I'm sure most of us would have set our alarms for 2:30 a.m. or so (scheduled departure was 4:00 a.m.). 
           It was chaotic that morning; woke up with a frantic jolt, few this and thats still to be pounded into that oversize knapsack, yet to have a shower, wake-up call to my ride to the central meeting point . . . Phew! Chaotic as it was, I finally did make it to the bus on time only to find that the rest were still snoring their noses off! All that excitement was crumbling down to a powdery paste! And when the late-lateefs did start trickling in, we had surpassed the hour of departure. The revised time could be anywhere from 6:00 to 10:00 a.m.! This only means we'd have lesser and lesser time in the resort; we were scheduled to return by late Monday evening. That barely gave us two days! Eventually, we hit the road by 6:00 a.m.

*A Quarter of a Gut Full*
None of us had a morsel of food in our stomachs, and the hunger pangs were sucking out the stored energy. However, that did not keep us from dancing and screaming to our wits end! Having exhausted all that vigor, it was obvious that we needed to replenish our growling tummies with a food source. It was decided that we halt for steaming idlis and a cup of coffee/tea at a roadside joint. This was an apt time to build up on calories, relieve our brimming bladders, and stretch our cramped muscles. We didn't quite accomplish the "emptying our bladders" then; the loos were downright filthy! 
             Post breakfast, we were back aboard, and our next hunt was for a decent loo; decent enough to squat and empty our bladders. As "Eew" as this may sound, it is a necessary evil! We did what we needed to; post which, the only halt would be the final destination—Forest Hills! There was more of dancing, swearing, screaming—the works! 
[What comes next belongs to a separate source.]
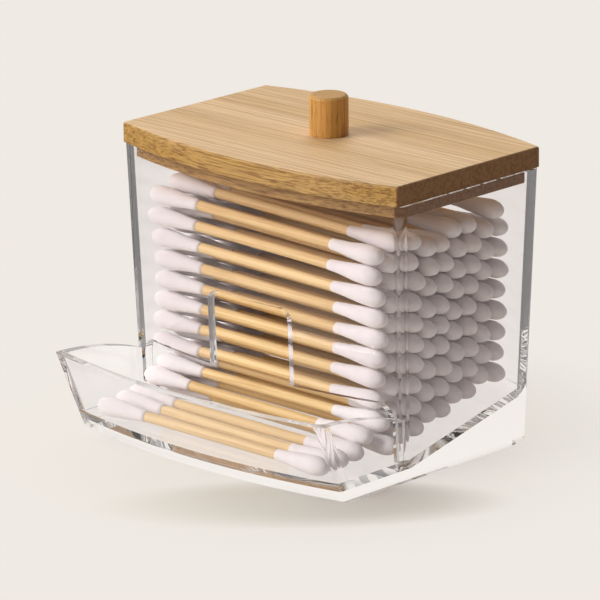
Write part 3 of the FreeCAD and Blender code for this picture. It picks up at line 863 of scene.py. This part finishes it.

*The Throne of the Clouds*
As we drove through Mysore toward Masinagudi, set in Tamil Nadu, there was a vivid transformation in the flora and fauna—the grass seemed greener, the flowers seemed brighter; there was this extreme "wild" quality about them that is a welcome break from the usual. Oh, and did I mention that I have a fetish for wild flowers? We were gradually entering the forest reserve. The air smelt pure; though there were spurts of animal odor that filled the air-the stench of fresh dung; the ambiance was still,  and yet so alive! 
It is when we read the signposts along the roads, that we realized that we were encroaching the animal territory, and not the other way around. We ought to respect their space, and the cautions displayed for our safety. It was time to tone down the noise and relish the stunning view. From the corner of my eye, I could envision pockets of people clicking away greedily at their cameras—the view was such that one couldn't have enough of it. 
                 It was about 11:45 a.m. and we had about another half-an-hour to go. I felt my gut  wrenching; I was so hungry, I could eat an elephant! I could hear an uproar from the backseaters as well! Phew! I was not the only one who was craving for some good food after all! Misery always, and always loves company! A-ha! We were just moments away from the resort that we could barely hold our excitement within—it was too much to contain. Somebody from behind yelled "Food" and another was quick with a "Shut up!" 


*The Transporters*
Though we were dangerously low on energy levels, we were totally out there to explore, learn, and execute. The bus parked slightly short of the Forest Hills resort, alongside a temple.  I could sense a stampede; all we wanted to do was to clamber out of that darn bus, stretch some muscles, and sprint to the resort, which was set  a little deeper from where we were at. Some of us had heavy luggage that needed to be dropped off at the reception; carrying our baggage and staggering a kilometer didn't seem like something we wanted to do. The staff had our luggage transported via two jeeps. We, however, trudged, walked, even hopped our way till the reception and rested our tired selves on anything that even vaguely resembled a chair, awaiting further instructions. And there it was—the moment of truth—lunch was to be served at 1400 hours! Meanwhile, we needed to dump our baggage in the rooms allotted to us. 


KNOCK, KNOCK!
The rooms and the number of candidates allotted to each room was decided at our office, prior to the trip. It was a "know-your-neighbor" assignment, part of our team-building activity. We were to take time to get to know, understand, and respect our colleagues; accept them for who they are, being accommodating and sensitive to the interests of others. Though I'm not quite sure if we were honest to the agenda. 
          The cottages assigned varied—most men were huddled in the dorm; some paired with others in other cottages. The same with the women folk. However, three of us were the envy of the crowd—we were to stay in the watchtower (Machaan), set deeper into the resort, away from all other cottages, and overlooking the jungle. How cool is that! 


*Standing Tall*
The clock was ticking, and we had just enough time to stash our luggage and return for lunch. We made a run for it; it was going to be a busy afternoon, spattered with team activities and of the sorts! Hungrily we queued up for lunch—phulkas, chicken curry, aloo-matar sabzi, Biryani, pappad, curd rice, two varieties of pickle, curd, sugar, and salad! Either the food was great, or we just didn't know when to stop! We all felt like fattened cows; imagine having scheduled a personal training activity at this hour—we would burst from all sides! It was therefore decided to postpone the team activity to later. 


THE VIEW OF A LIFETIME!
We were granted some leisure time to make the most of.  We, the three Machaanites decided to head to our hideout and explore the safe zone of the Machaan premises. An inch outside the  wired premises was sure to land us under the hooves of an elephant, the paws of a bear; maybe right into the mouth of a starving leopard even! The watchtower was an awesome hangout—soulful, unpolluted air; pillows of clouds, a spread of heart-warming wild flowers, the enchanting hills dappled with clear-water streams gushing out enthusiastically. There was something extremely calming about the air in this jungle haunt.


P.S. I've been glancing through the know-hows of blogging, it is recommend that we keep blogs short and sweet for readability; mine, could exceed a mile. Keeping this is mind, perhaps, I should rest any further excerpts from my expedition.